# INSTRUCTIONS TO FOLLOW:
Copy each line in the data that includes the word "into".

# TASK DATA:
● ● ● ●
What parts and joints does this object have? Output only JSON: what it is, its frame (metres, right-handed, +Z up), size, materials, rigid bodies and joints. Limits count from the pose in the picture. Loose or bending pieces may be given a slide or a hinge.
● ● ● ●
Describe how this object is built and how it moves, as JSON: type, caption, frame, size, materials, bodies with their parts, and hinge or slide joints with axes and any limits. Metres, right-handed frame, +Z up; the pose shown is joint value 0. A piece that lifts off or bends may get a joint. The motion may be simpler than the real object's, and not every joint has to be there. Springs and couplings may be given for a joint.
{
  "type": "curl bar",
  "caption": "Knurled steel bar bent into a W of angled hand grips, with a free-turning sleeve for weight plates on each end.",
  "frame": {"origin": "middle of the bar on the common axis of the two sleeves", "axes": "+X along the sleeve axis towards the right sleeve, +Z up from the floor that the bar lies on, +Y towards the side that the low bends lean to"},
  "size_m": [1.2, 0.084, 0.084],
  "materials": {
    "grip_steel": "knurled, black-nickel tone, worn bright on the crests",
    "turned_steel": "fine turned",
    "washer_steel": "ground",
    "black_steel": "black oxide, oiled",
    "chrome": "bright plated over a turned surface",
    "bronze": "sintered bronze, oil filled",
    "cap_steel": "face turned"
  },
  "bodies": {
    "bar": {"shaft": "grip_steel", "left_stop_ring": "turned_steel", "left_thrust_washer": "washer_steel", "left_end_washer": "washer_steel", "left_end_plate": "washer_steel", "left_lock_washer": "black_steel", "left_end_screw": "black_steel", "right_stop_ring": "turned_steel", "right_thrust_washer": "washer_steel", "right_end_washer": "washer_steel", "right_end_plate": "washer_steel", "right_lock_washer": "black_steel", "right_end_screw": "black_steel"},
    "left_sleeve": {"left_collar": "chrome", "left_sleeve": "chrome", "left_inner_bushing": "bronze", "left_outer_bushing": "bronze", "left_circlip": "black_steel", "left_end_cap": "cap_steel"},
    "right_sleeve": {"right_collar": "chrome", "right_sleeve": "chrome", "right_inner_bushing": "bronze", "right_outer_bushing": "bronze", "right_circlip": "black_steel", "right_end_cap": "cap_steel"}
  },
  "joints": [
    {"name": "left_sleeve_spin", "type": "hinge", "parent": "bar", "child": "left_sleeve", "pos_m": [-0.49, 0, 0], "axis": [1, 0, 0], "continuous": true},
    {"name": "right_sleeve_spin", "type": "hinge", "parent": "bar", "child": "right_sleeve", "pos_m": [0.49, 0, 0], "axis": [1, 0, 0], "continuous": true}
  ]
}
● ● ● ●
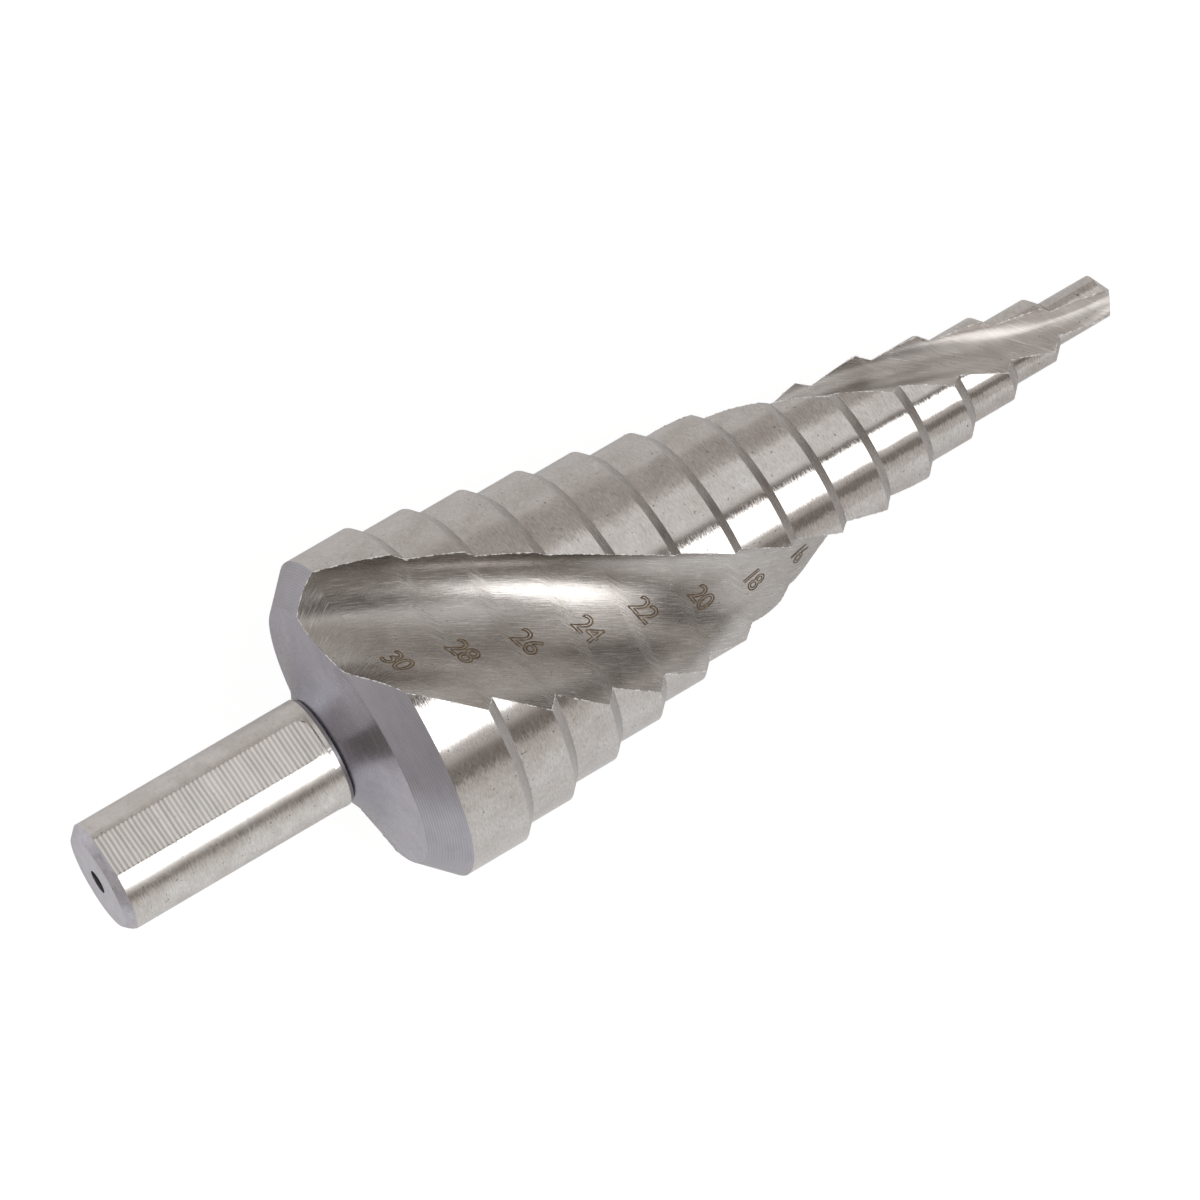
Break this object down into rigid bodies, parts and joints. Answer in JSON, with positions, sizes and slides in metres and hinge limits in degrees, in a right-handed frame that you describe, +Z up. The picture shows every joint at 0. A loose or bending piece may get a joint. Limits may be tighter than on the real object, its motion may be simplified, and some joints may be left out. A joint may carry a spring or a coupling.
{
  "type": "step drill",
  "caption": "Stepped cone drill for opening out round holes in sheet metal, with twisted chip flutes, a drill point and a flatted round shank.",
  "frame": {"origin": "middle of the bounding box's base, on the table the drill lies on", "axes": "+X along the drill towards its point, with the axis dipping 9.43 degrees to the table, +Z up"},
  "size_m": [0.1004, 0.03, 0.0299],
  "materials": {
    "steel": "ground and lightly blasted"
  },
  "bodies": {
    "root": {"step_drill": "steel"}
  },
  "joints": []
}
● ● ● ●
# EXERCISE OUTPUT:
  "caption": "Knurled steel bar bent into a W of angled hand grips, with a free-turning sleeve for weight plates on each end.",
Break this object down into rigid bodies, parts and joints. Answer in JSON, with positions, sizes and slides in metres and hinge limits in degrees, in a right-handed frame that you describe, +Z up. The picture shows every joint at 0. A loose or bending piece may get a joint. Limits may be tighter than on the real object, its motion may be simplified, and some joints may be left out. A joint may carry a spring or a coupling.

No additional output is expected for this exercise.